- _What is required_
Quote the lines exactly, starting with the line that contains "bpy.context.scene.collection.objects.link(empty)" and ending with the line that contains "point = shown.matrix_world", and leave out all other lines.

- _Dataset records_
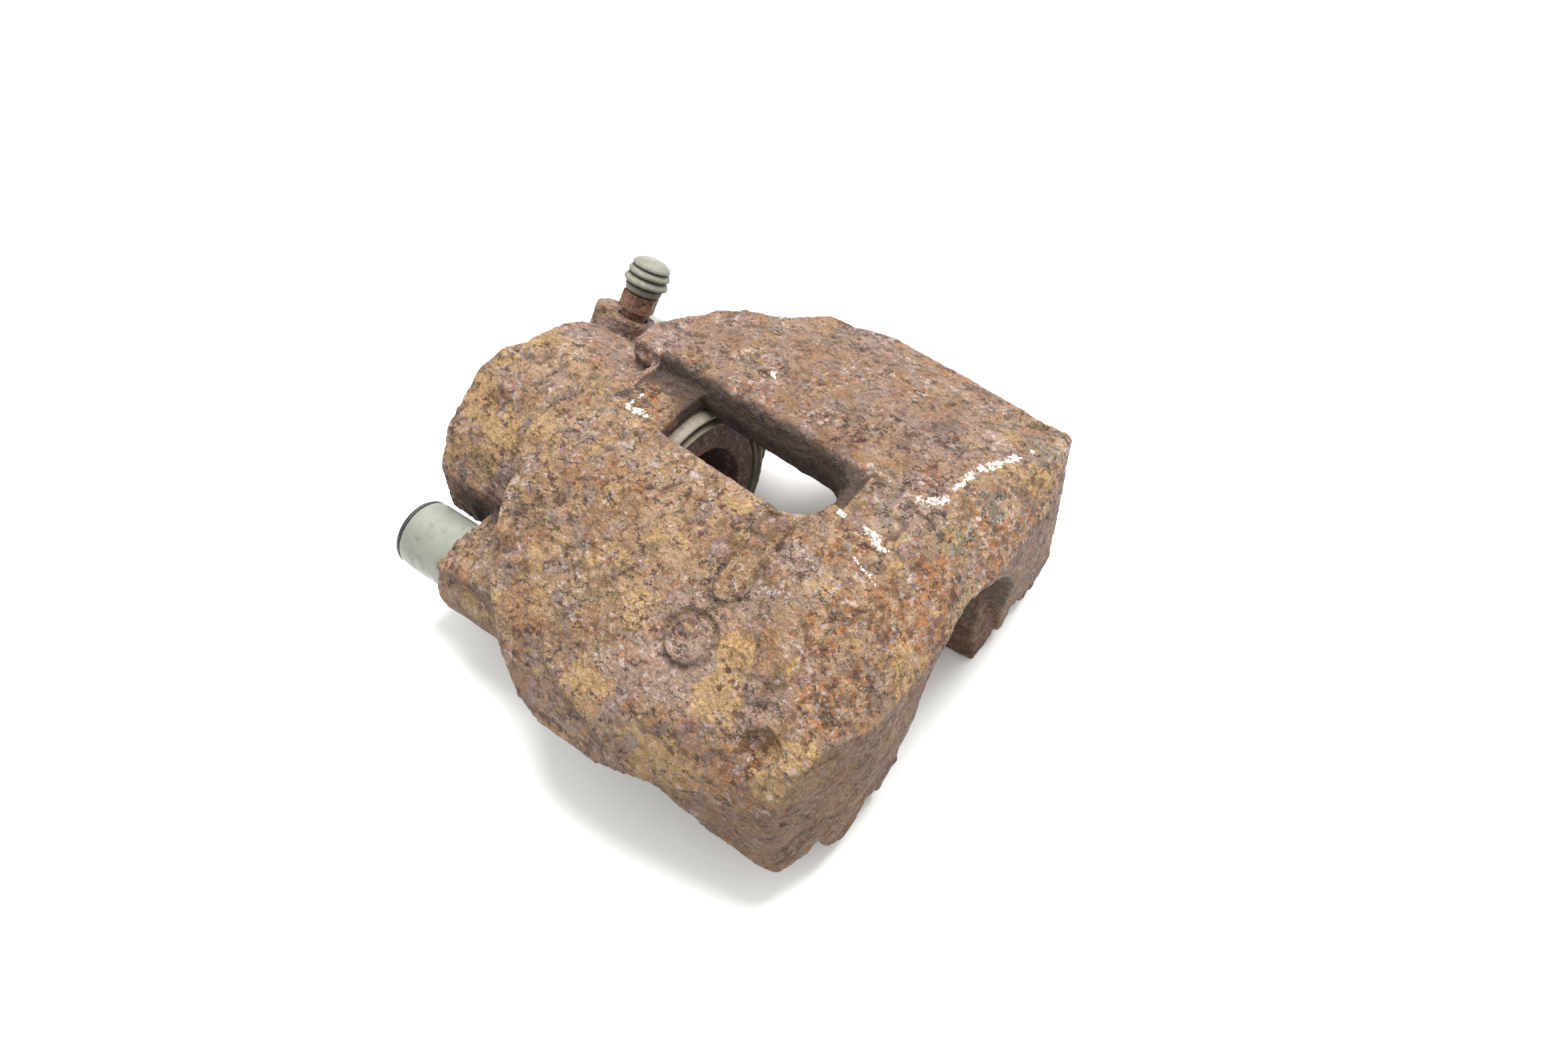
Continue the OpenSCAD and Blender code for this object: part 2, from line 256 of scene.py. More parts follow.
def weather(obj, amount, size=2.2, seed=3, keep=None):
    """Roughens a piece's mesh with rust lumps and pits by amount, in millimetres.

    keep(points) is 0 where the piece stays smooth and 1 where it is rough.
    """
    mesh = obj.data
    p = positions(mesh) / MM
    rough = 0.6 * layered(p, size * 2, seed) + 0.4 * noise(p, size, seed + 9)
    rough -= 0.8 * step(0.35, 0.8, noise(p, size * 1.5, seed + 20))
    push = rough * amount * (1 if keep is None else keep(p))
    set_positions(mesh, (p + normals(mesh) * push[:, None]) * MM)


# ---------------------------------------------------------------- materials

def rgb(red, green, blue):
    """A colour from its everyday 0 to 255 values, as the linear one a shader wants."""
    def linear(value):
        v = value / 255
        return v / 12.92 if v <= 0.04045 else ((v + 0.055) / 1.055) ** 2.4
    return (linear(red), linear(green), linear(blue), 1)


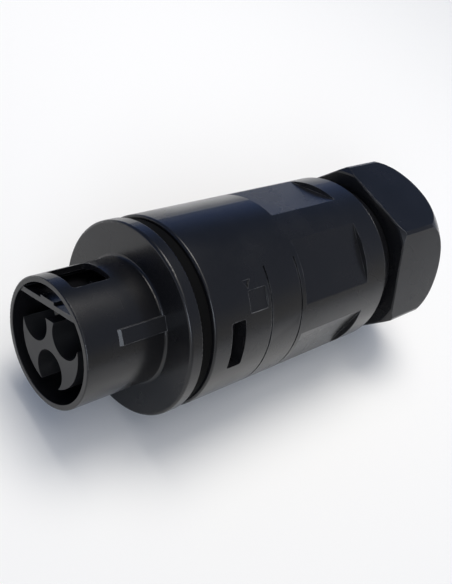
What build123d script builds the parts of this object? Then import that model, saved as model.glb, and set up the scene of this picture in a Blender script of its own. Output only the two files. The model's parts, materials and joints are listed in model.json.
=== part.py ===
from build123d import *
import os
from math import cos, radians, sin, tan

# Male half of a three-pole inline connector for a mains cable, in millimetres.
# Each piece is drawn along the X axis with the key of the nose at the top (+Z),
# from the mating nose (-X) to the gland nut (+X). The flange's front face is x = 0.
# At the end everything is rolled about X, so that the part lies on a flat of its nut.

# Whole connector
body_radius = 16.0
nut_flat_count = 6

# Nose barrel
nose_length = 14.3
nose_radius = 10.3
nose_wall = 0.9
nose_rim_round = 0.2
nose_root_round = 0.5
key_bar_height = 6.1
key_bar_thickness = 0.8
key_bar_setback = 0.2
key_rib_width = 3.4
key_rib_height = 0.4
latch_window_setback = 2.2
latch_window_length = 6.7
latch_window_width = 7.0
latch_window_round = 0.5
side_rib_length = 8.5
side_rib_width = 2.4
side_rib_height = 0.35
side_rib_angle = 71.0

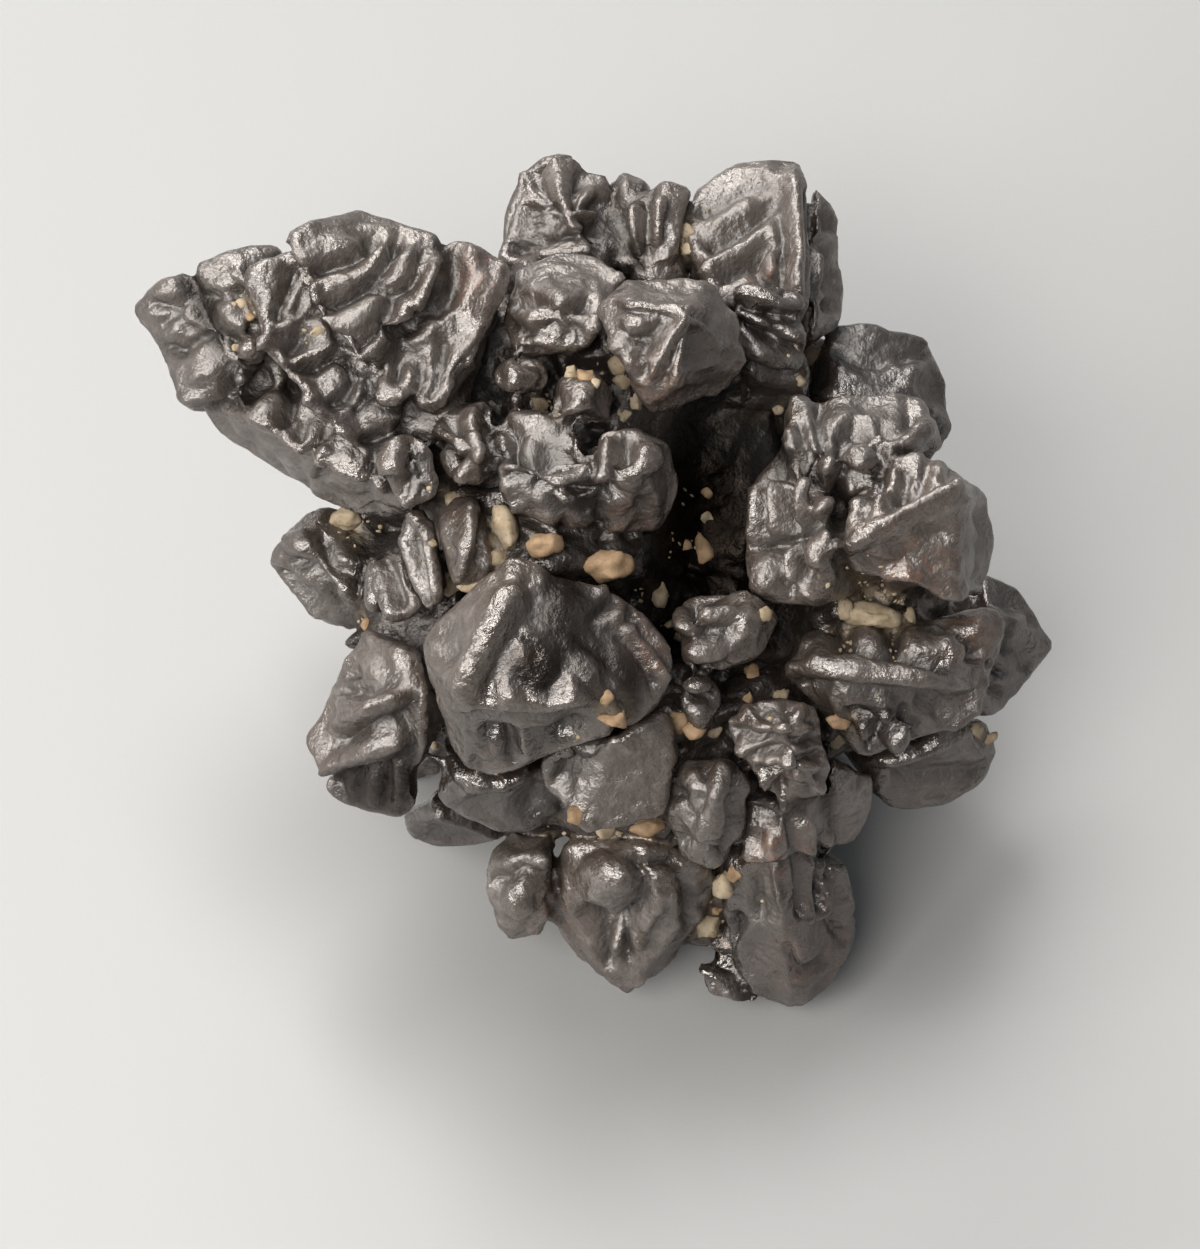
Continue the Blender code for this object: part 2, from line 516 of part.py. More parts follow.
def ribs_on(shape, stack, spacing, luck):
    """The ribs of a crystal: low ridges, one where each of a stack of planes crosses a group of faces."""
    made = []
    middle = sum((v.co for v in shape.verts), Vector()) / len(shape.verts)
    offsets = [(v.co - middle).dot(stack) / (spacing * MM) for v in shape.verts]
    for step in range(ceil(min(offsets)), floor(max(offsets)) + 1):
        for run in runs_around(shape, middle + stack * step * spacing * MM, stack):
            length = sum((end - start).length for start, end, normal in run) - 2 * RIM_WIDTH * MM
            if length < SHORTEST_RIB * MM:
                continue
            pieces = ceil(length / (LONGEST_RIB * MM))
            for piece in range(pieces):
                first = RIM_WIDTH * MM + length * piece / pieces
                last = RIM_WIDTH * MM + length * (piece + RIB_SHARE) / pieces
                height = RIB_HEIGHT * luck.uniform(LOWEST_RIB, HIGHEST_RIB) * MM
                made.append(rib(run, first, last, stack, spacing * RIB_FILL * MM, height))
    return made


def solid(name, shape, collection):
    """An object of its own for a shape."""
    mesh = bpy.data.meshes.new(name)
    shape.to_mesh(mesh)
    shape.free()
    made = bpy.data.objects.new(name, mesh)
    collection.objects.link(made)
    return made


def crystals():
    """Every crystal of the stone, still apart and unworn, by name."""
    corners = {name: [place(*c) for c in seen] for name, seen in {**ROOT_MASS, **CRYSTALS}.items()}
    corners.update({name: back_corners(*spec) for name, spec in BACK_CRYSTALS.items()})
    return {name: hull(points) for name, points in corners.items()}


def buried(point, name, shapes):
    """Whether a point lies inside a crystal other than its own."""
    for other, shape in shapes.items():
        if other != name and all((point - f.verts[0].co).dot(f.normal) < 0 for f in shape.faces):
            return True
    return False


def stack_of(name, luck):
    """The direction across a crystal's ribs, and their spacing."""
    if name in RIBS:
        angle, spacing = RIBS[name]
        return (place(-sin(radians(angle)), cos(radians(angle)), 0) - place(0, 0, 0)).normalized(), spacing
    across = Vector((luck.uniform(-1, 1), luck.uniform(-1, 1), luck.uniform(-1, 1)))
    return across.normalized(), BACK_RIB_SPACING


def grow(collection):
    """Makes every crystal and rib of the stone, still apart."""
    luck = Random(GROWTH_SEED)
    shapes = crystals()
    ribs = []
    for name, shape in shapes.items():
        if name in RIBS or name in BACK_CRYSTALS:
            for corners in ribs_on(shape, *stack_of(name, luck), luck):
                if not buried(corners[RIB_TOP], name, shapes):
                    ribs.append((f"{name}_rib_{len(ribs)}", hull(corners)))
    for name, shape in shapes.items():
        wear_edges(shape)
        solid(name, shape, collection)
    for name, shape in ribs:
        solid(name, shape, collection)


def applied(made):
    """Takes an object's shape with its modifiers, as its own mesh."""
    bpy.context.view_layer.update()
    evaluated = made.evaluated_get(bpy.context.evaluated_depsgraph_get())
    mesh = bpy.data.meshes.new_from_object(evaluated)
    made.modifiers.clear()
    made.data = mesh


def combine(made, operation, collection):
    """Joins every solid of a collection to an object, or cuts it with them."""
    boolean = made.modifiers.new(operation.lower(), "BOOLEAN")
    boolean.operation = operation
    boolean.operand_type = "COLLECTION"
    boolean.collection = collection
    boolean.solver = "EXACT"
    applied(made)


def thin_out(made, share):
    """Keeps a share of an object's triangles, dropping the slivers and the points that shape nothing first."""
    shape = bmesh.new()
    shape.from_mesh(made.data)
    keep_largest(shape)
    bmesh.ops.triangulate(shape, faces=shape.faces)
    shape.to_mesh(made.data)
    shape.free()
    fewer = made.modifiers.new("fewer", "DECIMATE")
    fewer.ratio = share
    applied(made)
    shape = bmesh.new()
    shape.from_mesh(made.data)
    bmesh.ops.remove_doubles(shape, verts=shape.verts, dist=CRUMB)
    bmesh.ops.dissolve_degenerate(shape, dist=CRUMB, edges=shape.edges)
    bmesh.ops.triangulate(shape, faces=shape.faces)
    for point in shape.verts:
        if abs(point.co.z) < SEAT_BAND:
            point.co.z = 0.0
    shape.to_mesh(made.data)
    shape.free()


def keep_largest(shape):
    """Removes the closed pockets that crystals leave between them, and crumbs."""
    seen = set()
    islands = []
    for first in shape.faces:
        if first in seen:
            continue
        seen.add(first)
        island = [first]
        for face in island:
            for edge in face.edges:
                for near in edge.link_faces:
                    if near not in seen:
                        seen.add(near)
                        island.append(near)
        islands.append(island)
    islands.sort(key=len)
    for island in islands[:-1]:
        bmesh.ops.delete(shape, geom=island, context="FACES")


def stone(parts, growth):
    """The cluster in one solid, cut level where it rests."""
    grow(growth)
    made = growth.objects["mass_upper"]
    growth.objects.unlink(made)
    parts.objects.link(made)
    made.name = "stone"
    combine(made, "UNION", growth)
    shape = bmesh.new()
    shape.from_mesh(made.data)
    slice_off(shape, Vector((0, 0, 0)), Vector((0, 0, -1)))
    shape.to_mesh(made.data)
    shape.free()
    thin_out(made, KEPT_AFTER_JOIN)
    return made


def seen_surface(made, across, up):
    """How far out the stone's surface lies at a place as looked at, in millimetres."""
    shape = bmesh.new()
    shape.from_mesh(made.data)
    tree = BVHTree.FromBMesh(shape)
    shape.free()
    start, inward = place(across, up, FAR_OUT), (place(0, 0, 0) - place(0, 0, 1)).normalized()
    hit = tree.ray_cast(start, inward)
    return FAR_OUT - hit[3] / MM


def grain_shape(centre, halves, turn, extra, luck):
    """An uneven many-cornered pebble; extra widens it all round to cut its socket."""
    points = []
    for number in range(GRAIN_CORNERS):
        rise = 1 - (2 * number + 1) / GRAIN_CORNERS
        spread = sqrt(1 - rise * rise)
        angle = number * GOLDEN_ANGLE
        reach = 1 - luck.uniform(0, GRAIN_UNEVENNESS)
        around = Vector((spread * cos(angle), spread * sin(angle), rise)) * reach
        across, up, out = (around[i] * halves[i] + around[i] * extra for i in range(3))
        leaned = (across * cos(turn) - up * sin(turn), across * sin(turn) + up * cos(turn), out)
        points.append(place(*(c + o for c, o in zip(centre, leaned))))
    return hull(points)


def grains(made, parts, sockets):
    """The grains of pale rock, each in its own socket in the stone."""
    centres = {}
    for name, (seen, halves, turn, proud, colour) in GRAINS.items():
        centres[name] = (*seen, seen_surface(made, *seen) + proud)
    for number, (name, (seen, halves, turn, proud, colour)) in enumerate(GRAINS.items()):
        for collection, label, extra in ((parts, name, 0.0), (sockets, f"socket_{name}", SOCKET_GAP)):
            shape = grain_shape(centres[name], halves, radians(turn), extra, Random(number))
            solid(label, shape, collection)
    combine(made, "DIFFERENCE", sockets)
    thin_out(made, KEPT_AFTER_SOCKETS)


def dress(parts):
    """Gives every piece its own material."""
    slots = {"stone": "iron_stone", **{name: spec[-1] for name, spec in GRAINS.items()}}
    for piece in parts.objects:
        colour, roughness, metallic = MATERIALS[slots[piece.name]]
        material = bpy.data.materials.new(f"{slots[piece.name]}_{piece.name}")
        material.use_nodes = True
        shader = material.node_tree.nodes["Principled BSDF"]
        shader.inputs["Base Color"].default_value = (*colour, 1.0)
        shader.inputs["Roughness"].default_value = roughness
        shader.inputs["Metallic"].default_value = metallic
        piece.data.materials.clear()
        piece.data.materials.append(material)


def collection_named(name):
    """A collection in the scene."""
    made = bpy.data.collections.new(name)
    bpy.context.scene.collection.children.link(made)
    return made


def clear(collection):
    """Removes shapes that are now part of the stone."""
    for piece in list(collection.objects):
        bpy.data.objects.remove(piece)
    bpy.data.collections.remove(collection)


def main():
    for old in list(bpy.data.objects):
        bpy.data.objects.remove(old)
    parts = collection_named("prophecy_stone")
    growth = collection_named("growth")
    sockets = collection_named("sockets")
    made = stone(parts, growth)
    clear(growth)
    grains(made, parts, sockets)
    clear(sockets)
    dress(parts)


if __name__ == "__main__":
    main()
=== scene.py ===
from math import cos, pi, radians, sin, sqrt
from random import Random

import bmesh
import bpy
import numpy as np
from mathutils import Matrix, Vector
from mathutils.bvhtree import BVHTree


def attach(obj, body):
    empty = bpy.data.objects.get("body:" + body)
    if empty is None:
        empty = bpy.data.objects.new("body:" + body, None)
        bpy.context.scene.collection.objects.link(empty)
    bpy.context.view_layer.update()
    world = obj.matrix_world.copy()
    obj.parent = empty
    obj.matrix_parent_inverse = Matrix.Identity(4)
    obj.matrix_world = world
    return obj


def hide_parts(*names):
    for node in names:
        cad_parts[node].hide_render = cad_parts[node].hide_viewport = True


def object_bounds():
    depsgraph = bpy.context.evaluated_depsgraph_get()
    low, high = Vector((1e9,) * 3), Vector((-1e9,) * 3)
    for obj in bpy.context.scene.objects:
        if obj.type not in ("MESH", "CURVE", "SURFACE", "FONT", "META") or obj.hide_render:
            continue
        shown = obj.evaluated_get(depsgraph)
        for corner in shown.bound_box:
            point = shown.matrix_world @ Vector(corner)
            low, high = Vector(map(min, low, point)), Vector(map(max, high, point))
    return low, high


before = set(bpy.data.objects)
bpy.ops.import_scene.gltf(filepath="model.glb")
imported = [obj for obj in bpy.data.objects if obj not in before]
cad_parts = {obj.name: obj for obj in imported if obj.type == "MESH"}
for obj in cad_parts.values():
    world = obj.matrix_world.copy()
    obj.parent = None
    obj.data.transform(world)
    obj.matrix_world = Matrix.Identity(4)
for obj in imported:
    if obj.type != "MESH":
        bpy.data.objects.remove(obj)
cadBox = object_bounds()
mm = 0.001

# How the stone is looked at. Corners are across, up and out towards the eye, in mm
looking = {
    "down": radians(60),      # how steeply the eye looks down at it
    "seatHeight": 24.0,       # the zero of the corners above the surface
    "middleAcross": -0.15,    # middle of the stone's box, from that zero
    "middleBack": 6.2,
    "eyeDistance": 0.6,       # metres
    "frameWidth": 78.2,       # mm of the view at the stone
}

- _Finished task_
        bpy.context.scene.collection.objects.link(empty)
    bpy.context.view_layer.update()
    world = obj.matrix_world.copy()
    obj.parent = empty
    obj.matrix_parent_inverse = Matrix.Identity(4)
    obj.matrix_world = world
    return obj


def hide_parts(*names):
    for node in names:
        cad_parts[node].hide_render = cad_parts[node].hide_viewport = True


def object_bounds():
    depsgraph = bpy.context.evaluated_depsgraph_get()
    low, high = Vector((1e9,) * 3), Vector((-1e9,) * 3)
    for obj in bpy.context.scene.objects:
        if obj.type not in ("MESH", "CURVE", "SURFACE", "FONT", "META") or obj.hide_render:
            continue
        shown = obj.evaluated_get(depsgraph)
        for corner in shown.bound_box:
            point = shown.matrix_world @ Vector(corner)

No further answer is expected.